STATED TASK » Print the data exactly as it is given, please.

-- SUPPLIED INFORMATION start --

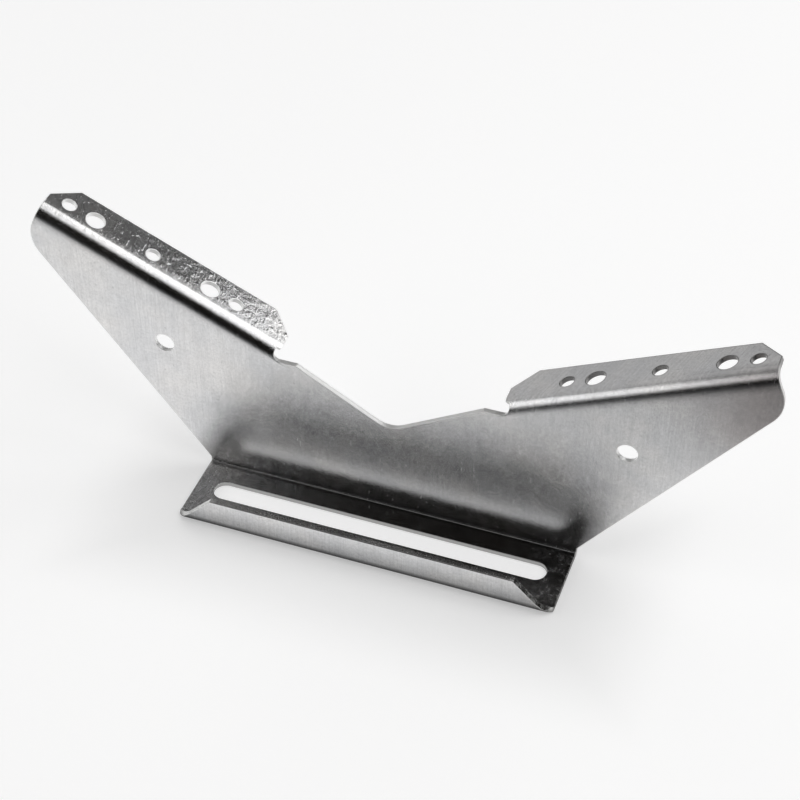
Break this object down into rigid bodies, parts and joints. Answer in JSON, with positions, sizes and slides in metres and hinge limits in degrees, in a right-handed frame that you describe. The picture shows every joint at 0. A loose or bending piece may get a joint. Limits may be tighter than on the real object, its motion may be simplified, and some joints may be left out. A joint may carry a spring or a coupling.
{
  "type": "roof bracket",
  "caption": "Folded sheet-steel roof bracket: slotted channel, upright web with a V-shaped top, and holed flanges that lie along the slopes of a roof.",
  "frame": {"origin": "middle of the bounding box's floor: on the plane of the base's underside, in the bracket's plane of symmetry, half-way between the lip's outer face and the flanges' free edges", "axes": "+X along the base and its slot, -Y from the web towards the lip, +Y towards the flanges' free edges, +Z from the base up the web to the wings"},
  "size_m": [0.34, 0.064, 0.1315],
  "materials": {
    "galvanised_steel": "semi-gloss zinc, lightly scratched"
  },
  "bodies": {
    "root": {"bracket_plate": "galvanised_steel"}
  },
  "joints": []
}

-- SUPPLIED INFORMATION end --

FINISHED TASK »
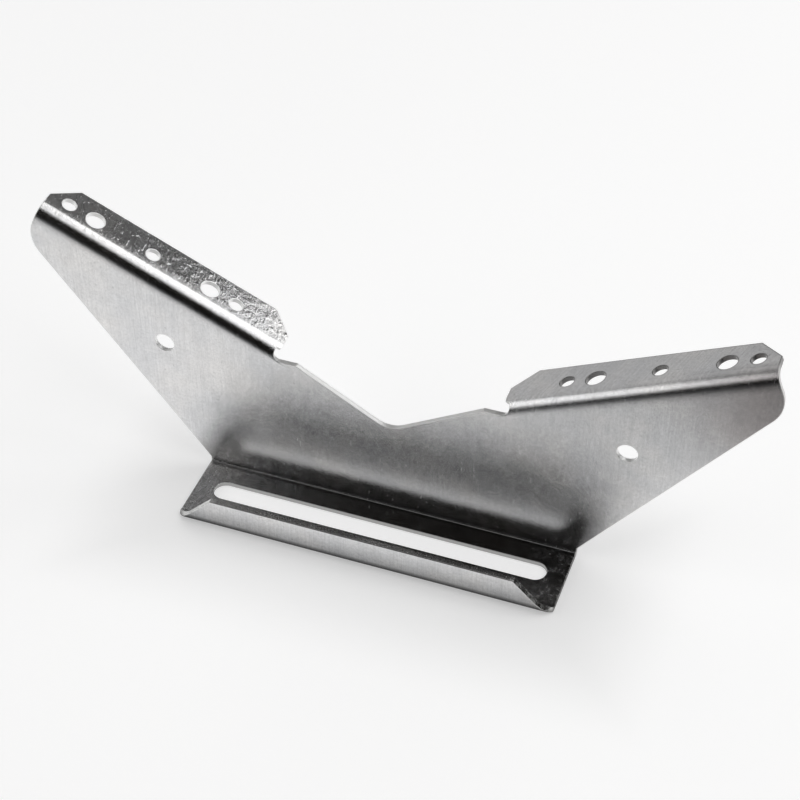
Break this object down into rigid bodies, parts and joints. Answer in JSON, with positions, sizes and slides in metres and hinge limits in degrees, in a right-handed frame that you describe. The picture shows every joint at 0. A loose or bending piece may get a joint. Limits may be tighter than on the real object, its motion may be simplified, and some joints may be left out. A joint may carry a spring or a coupling.
{
  "type": "roof bracket",
  "caption": "Folded sheet-steel roof bracket: slotted channel, upright web with a V-shaped top, and holed flanges that lie along the slopes of a roof.",
  "frame": {"origin": "middle of the bounding box's floor: on the plane of the base's underside, in the bracket's plane of symmetry, half-way between the lip's outer face and the flanges' free edges", "axes": "+X along the base and its slot, -Y from the web towards the lip, +Y towards the flanges' free edges, +Z from the base up the web to the wings"},
  "size_m": [0.34, 0.064, 0.1315],
  "materials": {
    "galvanised_steel": "semi-gloss zinc, lightly scratched"
  },
  "bodies": {
    "root": {"bracket_plate": "galvanised_steel"}
  },
  "joints": []
}